From: Scott Marlowe <scott(dot)marlowe(at)gmail(dot)com>
To: Andrea Suisani <sickpig(at)opinioni(dot)net>
Cc: Claudio Freire <klaussfreire(at)gmail(dot)com>, Craig James <cjames(at)emolecules(dot)com>, pgsql-performance(at)postgresql(dot)org
Subject: Re: Two identical systems, radically different performance
Date: 2012-10-17 16:35:05
Message-ID: CAOR=d=0s7WZmb3AmQxYvKq6BKgszXA=avV3S-5b0dLe0KK5raw@mail.gmail.com
Views: Raw Message | Whole Thread | Download mbox | Resend email
Lists: pgsql-performance

On Wed, Oct 17, 2012 at 9:45 AM, Andrea Suisani <sickpig(at)opinioni(dot)net> wrote:
> On 10/15/2012 05:34 PM, Scott Marlowe wrote:
>> I'd recommend more synthetic benchmarks when trying to compare systems
>> like this. bonnie++,
>
>
> you were right. bonnie++ (-f -n 0 -c 4) show that there's very little (if
> any)
> difference in terms of sequential input whether or not cache is enabled on
> the
> RAID1 (SAS 15K, sdb).

I'm mainly wanting to know the difference between the two systems, so
if you can run it on the old and new machine and compare that that's
the real test.

> I've run 2 bonnie++ test with both cache enabled and disabled and what I get
> (see attachments for more details) it's a 400MB/s sequential input (cache)
> vs
> 390MBs (nocache).
>
> I dunno why but I would have expected a higher delta (due to the 512MB
> cache)
> not a mere 10MB/s, but this is only based on my gut feeling.

Well the sequential throughput doesn't really rely on caching. It's
the random writes that benefit from caching, and the other things
(random reads and seq read/write) that indirectly benefit because the
random writes are so much faster that they no longer get in the way.
So mostly compare random access between the old and new machines and
look for differences there.
>> the memory stream test that Greg Smith was
>> working on, and so on.
>
>
> this one https://github.com/gregs1104/stream-scaling, right?

Yep.

> I've executed the test with HT enabled, HT disabled from the BIOS
> and HT disable using sys interface. Attached 3 graphs and related
> text files

Well it's pretty meh. I'd like to see the older machine compared to
the newer one here tho.

> I'm trying... hard :)

You're doing great. These problems take effort to sort out.

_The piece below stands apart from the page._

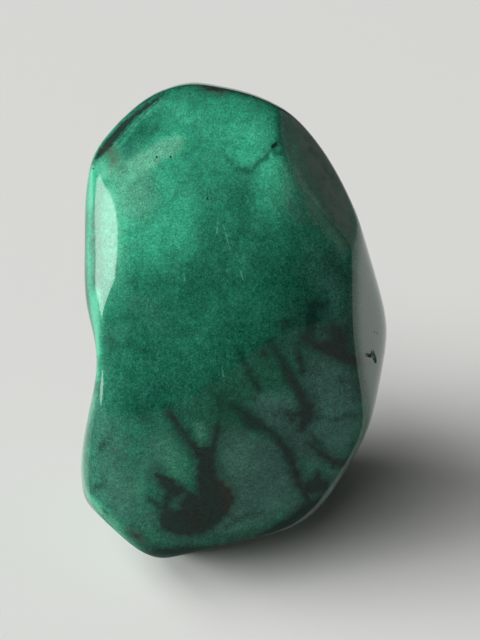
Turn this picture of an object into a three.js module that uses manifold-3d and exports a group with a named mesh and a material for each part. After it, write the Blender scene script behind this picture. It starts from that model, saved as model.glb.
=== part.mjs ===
// A tumbled, ground and polished malachite stone that stands upright on a small flat.
// Millimetres, X to the right, Y away from the front, Z up. The origin is on the
// ground, under the middle of the stone's box.
import * as THREE from 'three';
import { mergeVertices } from 'three/addons/utils/BufferGeometryUtils.js';
import Module from 'manifold-3d';

// How far the stone's middle, from which its flats are measured, is above the ground
const MIDDLE_ABOVE_GROUND = 20.7;

// How crisp the edges between the flats are: a higher power gives a crisper edge.
// Tumbling left worn edges, and grinding left sharp ones.
const WORN_CRISPNESS = 22;
const GROUND_CRISPNESS = 80;

// The outline is drawn along a line that runs down to the back at this slope. Seen
// along it, the stone is broad at the foot, with a waist on the left.
const SLOPE_OF_OUTLINE = 30;

// Worn flats of the outline and the front. Seen along the sloping line, clock is the
// angle around (0 right, 90 up), lean is how far the flat is tipped towards the
// front, and reach is its distance from the middle.
const OUTLINE_FLATS = [
  { clock: 20, lean: -2, reach: 12.2 }, // right shoulder
  { clock: -10, lean: 0, reach: 13.3 }, // right side
  { clock: -30, lean: 2, reach: 15 }, // lower right
  { clock: -64, lean: -4, reach: 18.5 }, // under the right
  { clock: 178, lean: 0, reach: 12.1 }, // left flank
  { clock: 154, lean: 0, reach: 17 }, // upper left corner
  { clock: 130, lean: -4, reach: 18.9 }, // behind the upper left
  { clock: 102, lean: 10, reach: 20.8 }, // crown
  { clock: 74, lean: 6, reach: 19 }, // top right
  { clock: 43, lean: -4, reach: 13.9 }, // upper right
  { clock: 137, lean: 64, reach: 14.8 }, // upper front
  { clock: -110, lean: 83, reach: 12.4 }, // middle front
  { clock: -14, lean: 68, reach: 13.5 }, // right of the front
  { clock: -60, lean: 55, reach: 12.3 }, // lower front
  { clock: -100, lean: 61, reach: 14.4 }, // left of the lower front
  { clock: -138, lean: 56, reach: 16.5 }, // lower left
  { clock: -111, lean: 0, reach: 21.1 }, // corner of the foot
];

// Worn flats of the body. Around is measured in plan (0 right, 90 away), up from level.
const BODY_FLATS = [
  { around: -60, up: 82, reach: 21.4 }, // top
  { around: -142, up: -8, reach: 18.4 }, // lower left front
  { around: -48, up: -26, reach: 16.6 }, // lower right front
  { around: 76, up: -4, reach: 13.9 }, // back, right of its ridge
  { around: 114, up: 0, reach: 12.2 }, // back, left of its ridge
  { around: 138, up: 14, reach: 14.2 }, // back left
  { around: 42, up: -20, reach: 16.3 }, // back right
  { around: 78, up: 44, reach: 17.8 }, // upper back
  { around: 150, up: 42, reach: 19.6 }, // upper back left
  { around: 94, up: -48, reach: 19.8 }, // lower back
  { around: 158, up: -38, reach: 20.8 }, // lower back left
  { around: 30, up: 38, reach: 16.8 }, // upper back right
  { around: 28, up: -54, reach: 21.8 }, // lower back right
];

// Sharply ground flats, placed like the outline's
const GROUND_FLATS = [
  { clock: 28, lean: 41, reach: 15.9 }, // dark flat, upper right
  { clock: -3, lean: 21, reach: 12.75 }, // grazing flat, right
  { clock: 157.5, lean: 47.5, reach: 15.5 }, // bright bevel, left
  { clock: 171, lean: 26, reach: 15 }, // left rim
  { clock: 141, lean: 48.5, reach: 16.3 }, // shoulder over the bright bevel
  { clock: 138.5, lean: 29, reach: 17.95 }, // dark bevel, upper left
  { clock: -163, lean: 25.5, reach: 16.65 }, // lower left rim
  { clock: -77, lean: 6, reach: 18.55 }, // foot
  { clock: -137, lean: 3, reach: 19.4 }, // left of the foot
  { clock: -147, lean: -11, reach: 17.7 }, // lower left
];

// Soft hollows and swellings, placed like the outline flats. Length is towards the
// front and width is round the outline, both as shares of the distance from the
// middle. Rise is outwards.
const SWELLS = [
  { clock: -162, lean: 12, length: 0.9, width: 0.3, rise: -2.6 }, // waist
  { clock: 99, lean: 2, length: 0.3, width: 0.09, rise: 0.4 }, // knob on the crown
];

// How finely the skin is divided, and how far its grid is stretched before it is
// laid on the stone, so that the triangles come out even on the tall form
const SKIN_DIVISIONS = 20;
const GRID_STRETCH = new THREE.Vector3(1.0, 0.92, 1.6);

const GROUND_CUTTER_SIZE = 60;

// Colour and polish
const MALACHITE = new THREE.MeshStandardMaterial({
  color: new THREE.Color().setRGB(0.16, 0.42, 0.33, THREE.SRGBColorSpace),
  roughness: 0.16,
  metalness: 0.0,
});

function directionOf(aroundDegrees, upDegrees) {
  const around = THREE.MathUtils.degToRad(aroundDegrees);
  const up = THREE.MathUtils.degToRad(upDegrees);
  return new THREE.Vector3(
    Math.cos(up) * Math.cos(around),
    Math.cos(up) * Math.sin(around),
    Math.sin(up),
  );
}

// Turns a direction given along the sloping line (right, up, towards the front) into
// the stone's own X, Y and Z
function fromOutlineView(seen) {
  const slope = THREE.MathUtils.degToRad(SLOPE_OF_OUTLINE);
  return new THREE.Vector3(
    seen.x,
    seen.y * Math.sin(slope) - seen.z * Math.cos(slope),
    seen.y * Math.cos(slope) + seen.z * Math.sin(slope),
  );
}

function placeOutlineFlats(flats) {
  return flats.map(({ clock, lean, reach }) => ({
    normal: fromOutlineView(directionOf(clock, lean)),
    reach,
  }));
}

function placeBodyFlats(flats) {
  return flats.map(({ around, up, reach }) => ({ normal: directionOf(around, up), reach }));
}

function placeSwells() {
  return SWELLS.map(({ clock, lean, length, width, rise }) => {
    const normal = directionOf(clock, lean);
    const towardsFront = directionOf(clock, lean + 90);
    const roundOutline = new THREE.Vector3().crossVectors(normal, towardsFront);
    return {
      normal: fromOutlineView(normal),
      towardsFront: fromOutlineView(towardsFront),
      roundOutline: fromOutlineView(roundOutline),
      length,
      width,
      rise,
    };
  });
}

// One over the distance to a group of flats: in a direction, the nearest flat sets it,
// and where two are equally near, the edge between them is rounded off.
function nearnessTo(flats, direction, crispness) {
  let sum = 0;
  for (const { normal, reach } of flats) {
    sum += Math.max(0, direction.dot(normal) / reach) ** crispness;
  }
  return sum ** (1 / crispness);
}

function riseOfSwells(direction, swells) {
  let rise = 0;
  for (const swell of swells) {
    const facing = Math.max(0, direction.dot(swell.normal));
    const along = direction.dot(swell.towardsFront) / swell.length;
    const across = direction.dot(swell.roundOutline) / swell.width;
    rise += swell.rise * facing ** 2 * Math.exp(-(along ** 2) - across ** 2);
  }
  return rise;
}

// How far the skin is from the middle in a direction: the ground flats cut the worn
// body, and the swells are added to both.
function distanceOfSkin(direction, worn, ground, swells) {
  const toWorn = nearnessTo(worn, direction, WORN_CRISPNESS);
  const toGround = nearnessTo(ground, direction, GROUND_CRISPNESS);
  const nearness = (toWorn ** GROUND_CRISPNESS + toGround ** GROUND_CRISPNESS) ** (1 / GROUND_CRISPNESS);
  return 1 / nearness + riseOfSwells(direction, swells);
}

// The whole skin, down to below the ground
function makeBody() {
  const worn = [...placeOutlineFlats(OUTLINE_FLATS), ...placeBodyFlats(BODY_FLATS)];
  const ground = placeOutlineFlats(GROUND_FLATS);
  const swells = placeSwells();
  const body = new THREE.IcosahedronGeometry(1, SKIN_DIVISIONS);
  const places = body.attributes.position;
  const direction = new THREE.Vector3();
  for (let i = 0; i < places.count; i += 1) {
    direction.fromBufferAttribute(places, i).multiply(GRID_STRETCH).normalize();
    direction.multiplyScalar(distanceOfSkin(direction, worn, ground, swells));
    places.setXYZ(i, direction.x, direction.y, direction.z + MIDDLE_ABOVE_GROUND);
  }
  return body;
}

// A block whose top is the ground
function makeGroundCutter() {
  const cutter = new THREE.BoxGeometry(GROUND_CUTTER_SIZE, GROUND_CUTTER_SIZE, GROUND_CUTTER_SIZE);
  cutter.translate(0, 0, -GROUND_CUTTER_SIZE / 2);
  return cutter;
}

function toSolid(wasm, geometry) {
  const bare = geometry.clone();
  bare.deleteAttribute('normal');
  bare.deleteAttribute('uv');
  const merged = mergeVertices(bare, 1e-4);
  const mesh = new wasm.Mesh({
    numProp: 3,
    vertProperties: new Float32Array(merged.attributes.position.array),
    triVerts: new Uint32Array(merged.index.array),
  });
  return new wasm.Manifold(mesh);
}

function toGeometry(solid) {
  const mesh = solid.getMesh();
  const geometry = new THREE.BufferGeometry();
  geometry.setAttribute('position', new THREE.BufferAttribute(mesh.vertProperties, 3));
  geometry.setIndex(new THREE.BufferAttribute(mesh.triVerts, 1));
  geometry.computeVertexNormals();
  return geometry;
}

// The stone, cut level where it stands, with the middle of its box over the origin
async function makeStone() {
  const wasm = await Module();
  wasm.setup();
  const solid = toSolid(wasm, makeBody()).subtract(toSolid(wasm, makeGroundCutter()));
  const geometry = toGeometry(solid);
  geometry.computeBoundingBox();
  const boxMiddle = geometry.boundingBox.getCenter(new THREE.Vector3());
  geometry.translate(-boxMiddle.x, -boxMiddle.y, 0);
  const stone = new THREE.Mesh(geometry, MALACHITE);
  stone.name = 'stone';
  return stone;
}

const group = new THREE.Group();
group.add(await makeStone());

export default group;
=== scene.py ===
import math

import bmesh
import bpy
import numpy as np
from mathutils import Matrix, Vector


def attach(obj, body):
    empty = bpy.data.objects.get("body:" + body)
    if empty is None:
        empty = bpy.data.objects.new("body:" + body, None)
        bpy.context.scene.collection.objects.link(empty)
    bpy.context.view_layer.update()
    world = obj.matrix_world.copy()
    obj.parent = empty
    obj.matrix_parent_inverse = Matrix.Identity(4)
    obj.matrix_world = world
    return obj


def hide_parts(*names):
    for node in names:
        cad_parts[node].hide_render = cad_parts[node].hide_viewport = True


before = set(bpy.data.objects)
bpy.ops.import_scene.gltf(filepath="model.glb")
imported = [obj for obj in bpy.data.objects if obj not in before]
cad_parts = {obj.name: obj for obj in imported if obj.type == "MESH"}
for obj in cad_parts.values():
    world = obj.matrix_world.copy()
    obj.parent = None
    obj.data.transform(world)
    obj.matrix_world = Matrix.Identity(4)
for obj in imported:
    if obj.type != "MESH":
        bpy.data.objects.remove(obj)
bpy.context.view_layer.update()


# The stone's body
# A piece of malachite, tumbled until its broken faces became soft flats with worn
# edges, with a few flats ground sharper, then polished. It stands upright on a small
# flat. The form is worked out in millimetres from the stone's middle.

MM = 0.001
MIDDLE_ABOVE_GROUND = 20.7
# Where the middle of the solid's box lies from the stone's middle: right, and away
BOX_MIDDLE = (0.257, 0.018)

# How crisp the edges between flats are: a higher power gives a crisper edge. Tumbling
# left worn edges, and grinding left sharp ones.
WORN_CRISPNESS = 22.0
SOFTENED_CRISPNESS = 34.0
GROUND_CRISPNESS = 80.0

# The outline is drawn along a line that runs down to the back at this slope
SLOPE_OF_OUTLINE = math.radians(30.0)
SLOPE_SIN, SLOPE_COS = math.sin(SLOPE_OF_OUTLINE), math.cos(SLOPE_OF_OUTLINE)
FRONT_VIEW = np.array([[1.0, 0.0, 0.0], [0.0, SLOPE_SIN, SLOPE_COS], [0.0, -SLOPE_COS, SLOPE_SIN]])

# Worn flats of the outline and the front, as seen along the sloping line: clock is
# the angle around, lean the tip towards the front, reach the distance from the middle
OUTLINE_FLATS = [
    (23, -2, 12.28),        # right shoulder
    (-12, 0, 13.42),        # right side
    (178.5, 0, 12.05),      # left flank
    (154, 0, 17.0),         # upper left corner
    (130, -4, 18.9),        # behind the upper left
    (102, 10, 20.8),        # crown
    (74, 6, 19.0),          # top right
    (43, -4, 14.25),        # upper right
    (137, 64, 14.8),        # upper front
    (-110, 83, 12.4),       # middle front
    (-14, 68, 13.5),        # right of the front
    (-60, 55, 12.3),        # lower front
    (-100, 61, 14.4),       # left of the lower front
    (-138, 56, 16.5),       # lower left
    (-111, 0, 21.1),        # corner of the foot
]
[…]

From: Andrea Suisani <sickpig(at)opinioni(dot)net>
To: Scott Marlowe <scott(dot)marlowe(at)gmail(dot)com>
Cc: Claudio Freire <klaussfreire(at)gmail(dot)com>, Craig James <cjames(at)emolecules(dot)com>, pgsql-performance(at)postgresql(dot)org
Subject: Re: Two identical systems, radically different performance
Date: 2012-10-18 06:57:12
Message-ID: 507FA848.7040801@opinioni.net
Views: Raw Message | Whole Thread | Download mbox | Resend email
Lists: pgsql-performance

On 10/17/2012 06:35 PM, Scott Marlowe wrote:
> On Wed, Oct 17, 2012 at 9:45 AM, Andrea Suisani <sickpig(at)opinioni(dot)net> wrote:
>> On 10/15/2012 05:34 PM, Scott Marlowe wrote:
>>> I'd recommend more synthetic benchmarks when trying to compare systems
>>> like this. bonnie++,
>>
>>
>> you were right. bonnie++ (-f -n 0 -c 4) show that there's very little (if
>> any)
>> difference in terms of sequential input whether or not cache is enabled on
>> the
>> RAID1 (SAS 15K, sdb).

Maybe there's a misunderstanding here.. :) Craig (James) is the one
the had started this thread. I've joined later suggesting a way to
disable HT without rebooting (using sysfs interface), trying to avoid
a trip to the data-center to Craig.

At that point Claudio Freire wondering if disabling HT from sysfs
would have removed the performance penalty that Craig has experienced.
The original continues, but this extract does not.